4. The Plots. Many of these are recognizable from the last thirty years' news. At least two of these authors have used each one of these.
  • The Cult. Clearly inspired by the Church Universal and Triumphant's operation north of Yellowstone Park in the 1980s, this plot has some mysterious but well-financed group building a headquarters in an isolated area. Murder usually ensues. See also "The Anti-Government Group." C. J. Box in particular  shows some degree of sympathy with small-L libertarian types, however, which leads to some plot twists.
  • The Evil Energy Company. Enough said. See also "Evil Rich People."
  • The Scheming Archaeologist.
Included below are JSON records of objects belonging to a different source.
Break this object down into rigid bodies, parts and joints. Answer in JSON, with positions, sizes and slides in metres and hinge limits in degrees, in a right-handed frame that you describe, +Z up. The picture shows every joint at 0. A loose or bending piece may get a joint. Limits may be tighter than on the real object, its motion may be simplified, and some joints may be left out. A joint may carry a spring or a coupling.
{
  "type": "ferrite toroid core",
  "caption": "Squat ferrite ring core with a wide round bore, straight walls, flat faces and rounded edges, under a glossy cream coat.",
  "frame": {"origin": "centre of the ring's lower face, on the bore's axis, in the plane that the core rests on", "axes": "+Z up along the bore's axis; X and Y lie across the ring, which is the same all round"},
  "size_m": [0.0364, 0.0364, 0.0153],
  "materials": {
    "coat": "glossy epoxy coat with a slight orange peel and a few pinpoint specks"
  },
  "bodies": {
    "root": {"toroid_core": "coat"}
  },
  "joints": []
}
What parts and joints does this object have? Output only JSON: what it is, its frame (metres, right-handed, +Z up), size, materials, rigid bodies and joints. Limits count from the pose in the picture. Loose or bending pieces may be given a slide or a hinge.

No, Tony Hillerman did not own this one. Suppose that an archaeologist had a major, career-capping find that somehow places him in conflict with the Native American Graves and Repatriation Act. . .
  • Ecoterrorists and Animal Rights Extremists. They mean well, but people get hurt and they are trying to shut down the struggling local ranchers.  
  • The Dinosaur. Inspired by the story of the T-Rex skeleton called Black Hills Sue, this one involves a spectacular fossil find with disputed ownership — various people want to profit from it. It puts the "skull" in skullduggery.
  • The Outsiders.  All these people want to ruin Wyoming or Montana, and the hero fights a rear-guard action. Peter Bowen is the strongest here, sending a message to his readers that might as well read, "You readers are a bunch of Subaru-driving, Patagonia-wearing recreationists who just ought to keep the hell out of eastern Montana. Don't come here. Don't look for a real Gabriel Du Pré. Just stay on Interstate 90 and keep going to Bozeman. Oh yeah, buy my books."
Well, there you have it. Just add more examples and analysis. A guaranteed A-.